Single by Krisia Todorova Hassan & Ibrahim
- Released: 9 October 2014
- Recorded: 11 September 2014
- Genre: Ballad
- Length: 3:00
- Songwriters: Krisia Todorova, Slavi Trifonov, Evgeni Dimitrov, Ivaylo Valchev
- Producer: Seven-Eight Production

Krisia Todorova Hassan & Ibrahim singles chronology
|  | "Planet of the Children" | ""#discover"" |

Music video
- "Planet of the children" on YouTube

= Planet of the Children =

2014 debut single by Krisia Todorova & Hassan & Ibrahim

"Planet of the Children" (Планетата на децата) is the debut single by Bulgarian child singer Krisia Todorova and pianists Hasan & Ibrahim. It represented Bulgaria at the Junior Eurovision Song Contest 2014, placing second with 147 points.

The song is about a fairy willing to wake the child inside everyone because wars, fear and famine do not exist on the children's planet, but goodness only.

==Background==

Krisia became the Bulgarian representative as Pavel Stanchev, executive director of bTV Media Group, had received a call from the national broadcaster of the country BNT.

Thanks to the invitation, we started working on this project and created a solo vocal piece, and decided to include the twins Hasan and Ibrahim. They will be playing two grand pianos, thus forming a very interesting trio.
— Ku-Ku Band member Evgeni Dimitrov for Darik Radio

==Composition==

"Planet of the Children" is a ballad written in the key of A minor by Evgeni Dimitrov, Slavi Trifonov and Krisia. It has a duration of exactly three minutes. The vocal range of the singer expands from A_{3} to E_{5}.

== Music video ==

Premiered on 9 October 2014 on bTV (Slavi's Show), the music video is set in a spacious hall with two grand pianos (black and white) inside intended for Hasan and Ibrahim. With the purpose of improving the video, theatrical smoke was used.

Krisia appears in four different dress sets which she frequently changes. This was seen from the humorous point of view by the authors of Wiwibloggs: "The songs competing at Junior Eurovision 2014 are being revealed faster than we can count dress changes in Krisia’s official video".

==Live performances==
Krisia first sang "Planet of the Children" live on BNT's 55th anniversary show in late October 2014.
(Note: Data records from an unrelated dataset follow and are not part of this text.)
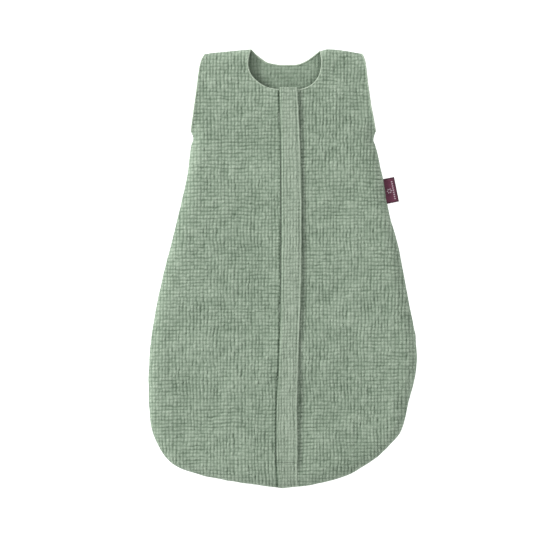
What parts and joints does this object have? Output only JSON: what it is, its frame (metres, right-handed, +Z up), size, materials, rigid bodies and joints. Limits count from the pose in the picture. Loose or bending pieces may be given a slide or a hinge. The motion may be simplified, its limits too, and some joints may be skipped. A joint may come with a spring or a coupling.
{
  "type": "baby sleeping bag",
  "caption": "Sleeveless baby sleeping bag in crinkled muslin, pear-shaped, open at neck and arms, with a front zip under a placket.",
  "frame": {"origin": "under the middle of the bag, on the surface that it lies on", "axes": "+X across to the wearer's left, +Y from hem to neck, +Z up out of the front"},
  "size_m": [0.4276, 0.7, 0.022],
  "materials": {
    "outer": "crinkled double gauze cotton",
    "lining": "crinkled double gauze cotton",
    "binding": "turned cotton edge",
    "zip_tape": "woven polyester tape",
    "zip_coil": "smooth",
    "zip_metal": "satin",
    "brand_label": "woven satin",
    "care_label": "woven satin"
  },
  "bodies": {
    "bag": {"back_outer": "outer", "back_lining": "lining", "neck_binding_back": "binding", "front_right_lining": "lining", "front_left_lining": "lining", "front_right_outer": "outer", "front_left_outer": "outer", "side_right_seam": "lining", "side_left_seam": "lining", "shoulder_right_seam": "lining", "shoulder_left_seam": "lining", "armhole_front_right_binding": "binding", "armhole_front_left_binding": "binding", "armhole_back_right_binding": "binding", "armhole_back_left_binding": "binding", "zip_right_tape_tail": "zip_tape", "zip_left_tape_tail": "zip_tape", "zip_bottom_stop": "zip_metal", "zip_end_cover": "lining", "placket_lower_end": "outer", "care_label": "care_label"},
    "left_flap": {"flap_left_lining": "lining", "flap_left_outer": "outer", "neck_left_binding": "binding", "zip_left_tape": "zip_tape", "zip_left_coil": "zip_coil", "zip_left_top_stop": "zip_metal"},
    "right_flap": {"flap_right_lining": "lining", "flap_right_outer": "outer", "neck_right_binding": "binding", "zip_right_tape": "zip_tape", "zip_right_coil": "zip_coil", "zip_right_top_stop": "zip_metal"},
    "placket": {"placket_outer": "outer", "placket_facing": "lining"},
    "slider": {"zip_slider": "zip_metal", "zip_slider_post": "zip_metal"},
    "pull": {"zip_pull": "zip_metal"},
    "label": {"side_label": "brand_label"}
  },
  "joints": [
    {"name": "zip_slide", "type": "slide", "parent": "left_flap", "child": "slider", "axis": [0, -1, 0], "range_m": [0, 0.555]},
    {"name": "left_front_open", "type": "hinge", "parent": "bag", "child": "left_flap", "pos_m": [-0.014, -0.336, 0.015], "axis": [0.0629, -0.998, 0], "range_deg": [0, 65.1]},
    {"name": "right_front_open", "type": "hinge", "parent": "bag", "child": "right_flap", "pos_m": [0.014, -0.336, 0.015], "axis": [0.0629, 0.998, 0], "range_deg": [0, 65.1]},
    {"name": "placket_fold", "type": "hinge", "parent": "left_flap", "child": "placket", "pos_m": [-0.0065, 0, 0.0169], "axis": [0, -1, 0], "range_deg": [0, 85]},
    {"name": "pull_swing", "type": "hinge", "parent": "slider", "child": "pull", "pos_m": [0, 0.2727, 0.0194], "axis": [0, 0, 1], "range_deg": [0, 40]},
    {"name": "label_flip", "type": "hinge", "parent": "bag", "child": "label", "pos_m": [0.16424, 0.10308, 0.003], "axis": [0.2005, -0.9797, 0], "range_deg": [0, 90]}
  ],
  "couplings": [
    {"joint": "left_front_open", "follows": "zip_slide", "rad_per_m": 2.0441},
    {"joint": "right_front_open", "follows": "zip_slide", "rad_per_m": 2.0441}
  ]
}
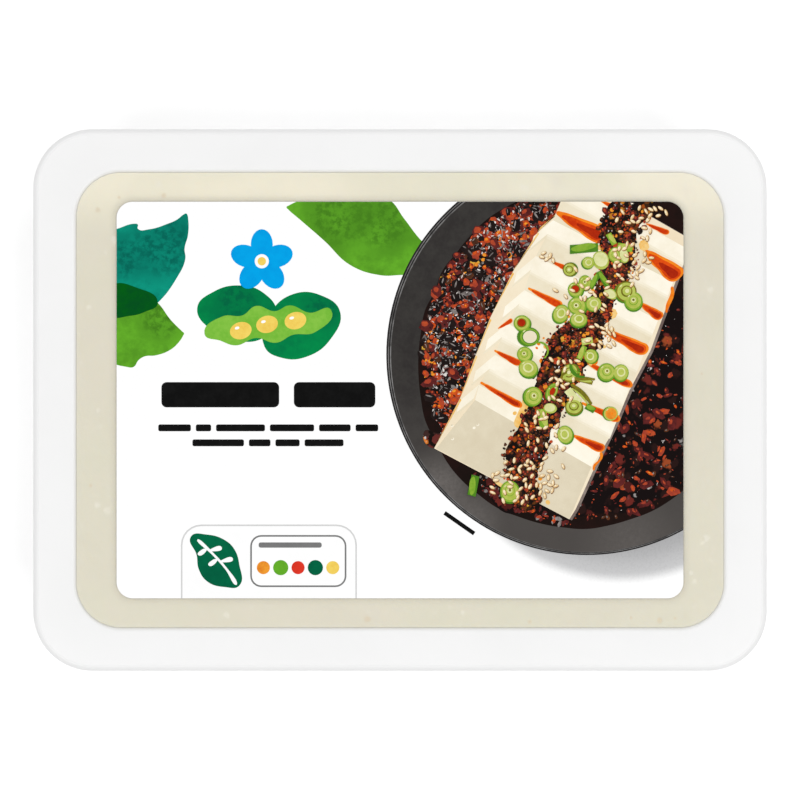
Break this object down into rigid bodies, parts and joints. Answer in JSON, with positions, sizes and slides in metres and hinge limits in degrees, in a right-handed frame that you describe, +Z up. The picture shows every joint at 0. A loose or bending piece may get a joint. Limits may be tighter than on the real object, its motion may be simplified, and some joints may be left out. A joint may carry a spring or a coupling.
{
  "type": "sealed tray pack of tofu",
  "caption": "Sealed rectangular tray of silken tofu: white formed tray with a wide flat rim, pale tofu filling it, clear lid film and a printed label on top.",
  "frame": {"origin": "middle of the pack's base, on the surface that it stands on", "axes": "+X along the pack's long side, to the right of the label as it is read; +Y towards the top of the label; +Z up through the lid"},
  "size_m": [0.14, 0.1034, 0.0325],
  "materials": {
    "white_plastic": "satin white formed plastic",
    "tofu": "moist cream bean curd seen through film",
    "clear_film": "clear glossy film",
    "label": "white printed label with a satin coat"
  },
  "bodies": {
    "root": {"tray": "white_plastic", "tofu_block": "tofu", "lid_film": "clear_film", "label": "label"}
  },
  "joints": []
}
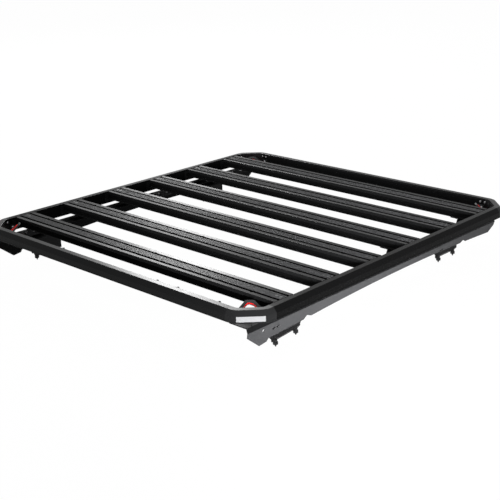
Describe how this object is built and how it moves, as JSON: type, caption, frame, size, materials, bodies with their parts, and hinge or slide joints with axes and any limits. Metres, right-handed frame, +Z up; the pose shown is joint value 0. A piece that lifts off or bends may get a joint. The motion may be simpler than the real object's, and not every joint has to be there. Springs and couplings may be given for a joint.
{
  "type": "flat platform roof rack",
  "caption": "Flat platform roof rack: T-slotted slats in a rail frame with chamfered corner castings, tie-down loops, folded foot rails and roof clamps.",
  "frame": {"origin": "under the middle of the tray, level with the lowest stud tips", "axes": "+Z up, +Y to the rear of the rack, +X to its right seen from the front"},
  "size_m": [1.243, 1.336, 0.1567],
  "materials": {
    "slat_black": "black coated extrusion, satin, finely ridged tread",
    "rail_black": "black coated extrusion, satin",
    "casting_black": "black coated casting, fine texture",
    "sheet_black": "black powder coat, satin",
    "seal_rubber": "matte black rubber",
    "clamp_black": "black coated, ribbed",
    "stud_black": "black zinc",
    "loop_black": "black powder coat",
    "lining_red": "red, smooth",
    "badge_silver": "plain brushed silver, bare"
  },
  "bodies": {
    "root": {"front_rail": "rail_black", "rear_rail": "rail_black", "left_rail": "rail_black", "right_rail": "rail_black", "corner_front_left": "casting_black", "corner_front_right": "casting_black", "corner_rear_left": "casting_black", "corner_rear_right": "casting_black", "slat_1": "slat_black", "slat_2": "slat_black", "slat_3": "slat_black", "slat_4": "slat_black", "slat_5": "slat_black", "slat_6": "slat_black", "slat_ends_left": "sheet_black", "slat_ends_right": "sheet_black", "bracket_left_1": "sheet_black", "bracket_left_3": "sheet_black", "bracket_left_6": "sheet_black", "bracket_right_1": "sheet_black", "bracket_right_3": "sheet_black", "bracket_right_6": "sheet_black", "foot_rail_left": "sheet_black", "foot_rail_right": "sheet_black", "foot_seal_left": "seal_rubber", "foot_seal_right": "seal_rubber", "clamp_front_left": "clamp_black", "clamp_front_right": "clamp_black", "clamp_rear_left": "clamp_black", "clamp_rear_right": "clamp_black", "clamp_studs_front_left": "stud_black", "clamp_studs_front_right": "stud_black", "clamp_studs_rear_left": "stud_black", "clamp_studs_rear_right": "stud_black", "tie_down_loop_front_left": "loop_black", "tie_down_loop_front_right": "loop_black", "tie_down_loop_rear_left": "loop_black", "tie_down_loop_rear_right": "loop_black", "tie_down_lining_front_left": "lining_red", "tie_down_lining_front_right": "lining_red", "tie_down_lining_rear_left": "lining_red", "tie_down_lining_rear_right": "lining_red", "corner_badge": "badge_silver"}
  },
  "joints": []
}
Krisia sang the song once again on 15 November, at the 12th annual Junior Eurovision Song Contest in Malta. Despite being one of the favorites to win, "Planet of the Children" came in second with 147 points. For her performance, Todorova wore a black-and-white ballgown with a red bow.

==Critical reception==
Most of the reviews contain positive criticism. Ghassan Al Kaziri of Oikotimes believes that "besides a well produced video, the tune is simply one of the best ever submitted to a Junior Eurovision Song Contest edition, not to mention that Krisia is giving a promising performance. If she sings like that during the live stage presentation, Bulgaria could be a dark horse for the trophy." Junioreurosong describe the song as "powerful ballad that is actually quite catchy". They consider that if Krisia sings as good as usual, that would be appreciated, as does Kaziri.